Under Harkin-Enzi, new teachers trained by TFA, The New Teacher Project and other alternative teacher training outfits could be considered Highly Qualified under federal law. The proposal, in part a response to a federal Ninth Circuit Court of Appeals ruling handed down last year that struck down efforts to allow those aspiring teachers (many of whom hadn’t yet received full certification in California and other states covered by that appellate court) to be considered highly qualified under federal law. Congress allowed for this to happen last year during one of the many wranglings over the federal budget. But now, Harkin and Enzi are pushing to ensure that it remains codified under No Child, the latest version of the Elementary and Secondary Education Act that is the centerpiece of federal education policy.
This doesn’t sit well with either the NEA or its fellow-travelers among the nation’s ed schools, which train all but a smattering of the nation’s 200,000 newly-minted teachers entering the profession. So they have recruited Sanders — who has never met a teachers’ union proposal (or any union plan) he didn’t like — to counter Harkin’s and Enzi’s plan on this front. Under his proposal, TFA and TNTP trainees couldn’t be considered Highly Qualified until they either passed state certification or been trained in an ed school (or other state-approved teacher training program). This would particularly hurt TNTP, the offshoot of TFA, which provides new teachers to some of the nation’s most reform-minded districts. Add in the fact that 23 states don’t allow for any alternate teacher training programs of any kind, and suddenly, you now have new restrictions on innovative ways of training teachers — which would certainly please the ed school crowd.
Now, one can argue reasonably that newly-trained teachers coming out of alternative teacher training programs are still rookies, and thus, haven’t proven themselves to be high-quality teachers. But this is true of all rookie teachers, especially those from ed schools. As University of Washington Bothell scholars Dan Goldhaber and Stephanie Liddle noted in a recently-released report on teacher quality in Washington State’s schools, teachers with three-to-five years of experience outperform those just entering the profession by at least six-percent of a standard deviation based on the model. (But teachers generally don’t improve their performance after four years on the job.)
But this argument over certification is senseless. A decade of research has largely proven that there is little correlation between a teacher’s certification and their success in improving student achievement. Essentially, the nation’s system of teacher certification has largely been a failure when it comes to ensuring high-quality instructors for traditional public and charter schools, regardless of the backgrounds of the children they serve. And No Child’s Highly Qualified Teacher provision, while a good idea when it was first enacted as part of that law’s passage a decade, is not worth preserving in its current form, especially in an age in which we have some tools to identify high-quality instructors.
What is starting to come to fore is that there is some slight correlation between the kind of institution training aspiring teachers and student achievement.

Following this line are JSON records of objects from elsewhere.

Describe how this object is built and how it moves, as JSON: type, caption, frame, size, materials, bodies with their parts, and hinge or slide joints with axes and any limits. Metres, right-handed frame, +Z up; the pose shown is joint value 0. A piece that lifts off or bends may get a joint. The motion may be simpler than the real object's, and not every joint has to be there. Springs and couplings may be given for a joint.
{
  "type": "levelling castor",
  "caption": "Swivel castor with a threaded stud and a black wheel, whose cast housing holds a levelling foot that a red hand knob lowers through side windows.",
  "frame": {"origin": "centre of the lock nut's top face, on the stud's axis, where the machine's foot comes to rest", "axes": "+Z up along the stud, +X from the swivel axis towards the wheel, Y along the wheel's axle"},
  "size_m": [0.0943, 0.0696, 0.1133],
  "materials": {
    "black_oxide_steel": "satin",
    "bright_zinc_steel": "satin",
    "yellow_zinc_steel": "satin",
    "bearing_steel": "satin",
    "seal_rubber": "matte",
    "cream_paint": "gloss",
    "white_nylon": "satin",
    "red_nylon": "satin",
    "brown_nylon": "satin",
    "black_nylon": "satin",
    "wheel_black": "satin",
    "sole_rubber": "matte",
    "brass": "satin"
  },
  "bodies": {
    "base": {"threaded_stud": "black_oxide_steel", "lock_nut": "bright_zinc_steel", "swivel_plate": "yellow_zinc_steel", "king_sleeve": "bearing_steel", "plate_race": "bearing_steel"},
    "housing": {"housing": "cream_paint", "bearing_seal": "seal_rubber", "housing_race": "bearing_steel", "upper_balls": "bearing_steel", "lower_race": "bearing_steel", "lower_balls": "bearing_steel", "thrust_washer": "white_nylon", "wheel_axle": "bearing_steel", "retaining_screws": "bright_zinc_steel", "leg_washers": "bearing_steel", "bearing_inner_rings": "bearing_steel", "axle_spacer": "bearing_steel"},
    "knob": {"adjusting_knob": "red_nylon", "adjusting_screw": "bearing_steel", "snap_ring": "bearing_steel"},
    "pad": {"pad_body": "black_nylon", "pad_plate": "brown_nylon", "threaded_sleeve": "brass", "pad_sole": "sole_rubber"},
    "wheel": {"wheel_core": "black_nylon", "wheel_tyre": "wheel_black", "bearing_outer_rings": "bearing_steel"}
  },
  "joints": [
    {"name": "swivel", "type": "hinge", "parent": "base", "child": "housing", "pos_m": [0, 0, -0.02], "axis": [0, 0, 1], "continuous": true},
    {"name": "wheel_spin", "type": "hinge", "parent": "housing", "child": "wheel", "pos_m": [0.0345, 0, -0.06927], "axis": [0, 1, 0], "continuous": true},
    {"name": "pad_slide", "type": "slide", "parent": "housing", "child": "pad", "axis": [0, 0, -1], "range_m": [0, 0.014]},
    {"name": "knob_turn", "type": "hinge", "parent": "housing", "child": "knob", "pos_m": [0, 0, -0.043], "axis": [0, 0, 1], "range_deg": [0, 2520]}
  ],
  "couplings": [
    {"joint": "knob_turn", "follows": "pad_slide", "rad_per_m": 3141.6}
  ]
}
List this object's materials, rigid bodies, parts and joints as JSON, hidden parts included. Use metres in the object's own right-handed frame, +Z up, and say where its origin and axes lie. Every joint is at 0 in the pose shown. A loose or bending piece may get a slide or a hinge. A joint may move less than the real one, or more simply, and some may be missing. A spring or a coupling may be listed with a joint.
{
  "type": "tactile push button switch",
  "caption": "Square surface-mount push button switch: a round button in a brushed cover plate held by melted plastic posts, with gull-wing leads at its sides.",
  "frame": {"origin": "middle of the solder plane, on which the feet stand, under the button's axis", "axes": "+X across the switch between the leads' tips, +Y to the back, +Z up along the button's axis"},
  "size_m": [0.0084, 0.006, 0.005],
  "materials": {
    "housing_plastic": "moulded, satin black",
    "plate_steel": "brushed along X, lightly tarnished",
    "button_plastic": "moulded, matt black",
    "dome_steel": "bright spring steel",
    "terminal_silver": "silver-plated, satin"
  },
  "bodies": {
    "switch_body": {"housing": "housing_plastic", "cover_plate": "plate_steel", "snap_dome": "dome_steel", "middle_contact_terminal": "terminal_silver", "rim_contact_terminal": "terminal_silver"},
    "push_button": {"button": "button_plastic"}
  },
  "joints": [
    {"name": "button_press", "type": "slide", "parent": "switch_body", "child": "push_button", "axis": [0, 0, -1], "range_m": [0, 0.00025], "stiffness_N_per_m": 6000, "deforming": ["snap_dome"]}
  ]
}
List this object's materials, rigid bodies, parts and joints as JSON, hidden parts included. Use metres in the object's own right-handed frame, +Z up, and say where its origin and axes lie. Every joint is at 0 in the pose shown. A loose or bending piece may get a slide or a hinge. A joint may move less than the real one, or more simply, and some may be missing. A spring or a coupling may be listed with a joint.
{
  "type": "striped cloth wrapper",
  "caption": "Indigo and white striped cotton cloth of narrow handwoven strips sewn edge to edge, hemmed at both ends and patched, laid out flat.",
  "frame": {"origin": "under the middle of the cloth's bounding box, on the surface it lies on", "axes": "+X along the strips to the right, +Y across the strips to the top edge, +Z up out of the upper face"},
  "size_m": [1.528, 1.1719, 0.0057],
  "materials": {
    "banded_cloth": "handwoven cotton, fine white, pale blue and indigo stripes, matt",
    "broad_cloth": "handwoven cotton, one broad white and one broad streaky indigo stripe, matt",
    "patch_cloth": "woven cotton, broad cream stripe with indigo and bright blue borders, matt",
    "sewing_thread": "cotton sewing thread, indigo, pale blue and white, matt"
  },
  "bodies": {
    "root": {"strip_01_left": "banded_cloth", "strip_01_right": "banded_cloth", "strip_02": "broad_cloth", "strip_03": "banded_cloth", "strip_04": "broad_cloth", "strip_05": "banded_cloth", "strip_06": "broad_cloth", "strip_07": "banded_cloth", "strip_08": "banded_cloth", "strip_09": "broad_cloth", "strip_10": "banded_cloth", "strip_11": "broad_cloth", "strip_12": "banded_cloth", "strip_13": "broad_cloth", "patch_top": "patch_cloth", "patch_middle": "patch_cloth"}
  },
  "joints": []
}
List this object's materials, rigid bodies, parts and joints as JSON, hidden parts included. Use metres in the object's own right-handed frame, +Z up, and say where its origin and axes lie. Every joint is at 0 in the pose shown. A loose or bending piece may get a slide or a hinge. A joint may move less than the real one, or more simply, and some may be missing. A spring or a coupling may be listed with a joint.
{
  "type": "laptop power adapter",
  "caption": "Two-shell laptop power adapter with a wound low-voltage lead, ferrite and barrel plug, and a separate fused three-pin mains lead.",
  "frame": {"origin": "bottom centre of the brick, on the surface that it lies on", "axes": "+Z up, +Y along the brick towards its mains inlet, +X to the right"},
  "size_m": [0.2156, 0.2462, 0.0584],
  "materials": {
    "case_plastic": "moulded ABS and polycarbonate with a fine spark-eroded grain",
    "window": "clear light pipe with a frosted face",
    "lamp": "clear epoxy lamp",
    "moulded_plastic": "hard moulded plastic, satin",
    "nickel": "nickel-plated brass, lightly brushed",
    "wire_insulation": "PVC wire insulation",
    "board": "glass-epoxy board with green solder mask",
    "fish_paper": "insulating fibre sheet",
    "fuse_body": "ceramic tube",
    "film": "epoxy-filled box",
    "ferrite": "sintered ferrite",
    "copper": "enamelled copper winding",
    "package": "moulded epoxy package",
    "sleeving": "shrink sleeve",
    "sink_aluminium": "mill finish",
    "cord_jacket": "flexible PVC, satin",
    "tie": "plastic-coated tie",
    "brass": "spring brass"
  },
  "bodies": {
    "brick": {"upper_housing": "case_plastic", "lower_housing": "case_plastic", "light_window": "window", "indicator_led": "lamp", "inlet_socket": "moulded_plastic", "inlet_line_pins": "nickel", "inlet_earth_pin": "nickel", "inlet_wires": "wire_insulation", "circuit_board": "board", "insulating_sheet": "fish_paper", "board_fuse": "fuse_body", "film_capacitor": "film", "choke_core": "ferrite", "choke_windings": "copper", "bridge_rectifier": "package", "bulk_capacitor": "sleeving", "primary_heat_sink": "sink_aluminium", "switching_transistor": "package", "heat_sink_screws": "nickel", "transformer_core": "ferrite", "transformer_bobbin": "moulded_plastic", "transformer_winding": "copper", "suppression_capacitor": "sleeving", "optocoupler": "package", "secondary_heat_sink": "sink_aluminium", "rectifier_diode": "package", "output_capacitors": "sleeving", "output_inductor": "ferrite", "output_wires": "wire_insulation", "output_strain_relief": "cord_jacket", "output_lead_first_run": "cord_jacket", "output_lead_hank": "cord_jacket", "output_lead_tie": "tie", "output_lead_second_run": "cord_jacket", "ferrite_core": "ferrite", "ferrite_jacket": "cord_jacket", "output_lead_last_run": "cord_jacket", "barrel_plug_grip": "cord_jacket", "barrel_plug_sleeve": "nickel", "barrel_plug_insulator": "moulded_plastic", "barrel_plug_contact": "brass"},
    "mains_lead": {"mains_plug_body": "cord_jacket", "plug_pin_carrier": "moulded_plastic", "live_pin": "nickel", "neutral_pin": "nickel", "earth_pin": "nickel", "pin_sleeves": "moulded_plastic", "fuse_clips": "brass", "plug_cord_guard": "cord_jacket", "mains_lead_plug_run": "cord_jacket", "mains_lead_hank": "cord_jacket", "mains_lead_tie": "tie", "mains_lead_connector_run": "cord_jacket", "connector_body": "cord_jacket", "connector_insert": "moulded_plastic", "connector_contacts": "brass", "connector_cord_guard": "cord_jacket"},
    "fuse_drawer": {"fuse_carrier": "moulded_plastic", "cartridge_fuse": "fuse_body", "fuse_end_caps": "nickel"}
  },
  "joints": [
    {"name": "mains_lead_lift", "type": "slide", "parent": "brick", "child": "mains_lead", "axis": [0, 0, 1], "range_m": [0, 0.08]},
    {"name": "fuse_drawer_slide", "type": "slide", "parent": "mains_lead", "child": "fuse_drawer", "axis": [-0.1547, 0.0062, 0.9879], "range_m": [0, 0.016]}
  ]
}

And in some cases, the ed schools are coming up short compared to their alternative counterparts (many of which, by the way, are affiliates of these very ed schools). In Louisiana, for example, TNTP was the state’s top teacher training program when it comes to mathematics, with its graduates performing two times better than the best traditional ed school, housed at the University of New Orleans (UNO’s graduates, in turn, only slightly outperformed their traditional ed school peers). And over the past few years, studies have shown that TFA grads either perform as well or outperform their traditional ed school counterparts.
The real issue isn’t that TFA trainees and their colleagues from other alternative certification programs shouldn’t be designated Highly Qualified. The real issue is that the current system of recruiting, training, paying and evaluating America’s teachers is ineffective in ensuring that every child has a chance at being taught by a high-quality teacher. From the reality that 54 percent of teachers are trained at universities with low entrance requirements, to the abysmal quality of teacher preparation by many of those schools, to the system of seniority- and degree-based pay scales that reward teachers for merely occupying space instead of for successful work in helping children succeed, to seniority-based privileges that allow experienced teachers to leave schools serving poor kids for what they consider to be better spots (and also allow laggard veterans to bump better-performing junior colleagues from their assignments), all of our children — especially our poorest and minority kids — are cheated out of high-quality instruction. Sanders’ amendment won’t do a wit to solve this problem.
What can improve teacher quality — and help every child get the high-quality teaching they deserve — is the restructure of the entire process of recruiting, training, and managing the performance of teachers. One step in achieving this element of systemically reforming education lies in requiring the use of Value-Added analysis of student test data in evaluating teachers, something that the Harkin-Enzi plan for revamping No Child originally aimed to do. But the NEA, along with the American Federation of Teachers, strongly opposed that effort (along with the Obama administration’s Race to the Top initiative, which has nudged states such as New York in taking those steps). The NEA would also likely oppose one of Dropout Nation‘s suggestions for teacher quality reform: Launching a Race to the Top-styled program that would award states and districts additional dollars in exchange for abolishing near-lifetime employment for teachers in the form of tenure (one of the reasons behind the abysmal quality of America’s teaching corps) and enacting laws that would only allow a teacher to be considered high-quality after proving that they can improve student achievement consistently over the first five years of their career. After all, they would lose more than a few dues-paying members.
Add in the fact that the NEA continues to finance the efforts of ed schools to avoid reform — including $252,262 the union gave in 2008-2009 to the American Association of Colleges for Teacher Education, the main trade group for ed schools — and it’s hard to take the NEA seriously when it comes to the matter of teacher quality. Actually, when it comes to actually doing something to improve the teaching profession — and helping poor and minority kids get high-quality instruction — the NEA doesn’t live up to the mission statement Van Roekel touts constantly during his speeches.
But this is one matter that can’t be laid at the feet of the NEA alone. A number of the signatories that are supposed to be dedicated to improving education for black and Latino children — including the NAACP — also deserve look askance for joining common cause with the union for supporting amendment that will actually do little to improve teacher quality. The NAACP, which hasn’t covered itself in glory on the school reform front, should be particularly ashamed for continuing an alliance with the NEA that harms the very black children it vows to protect and defend.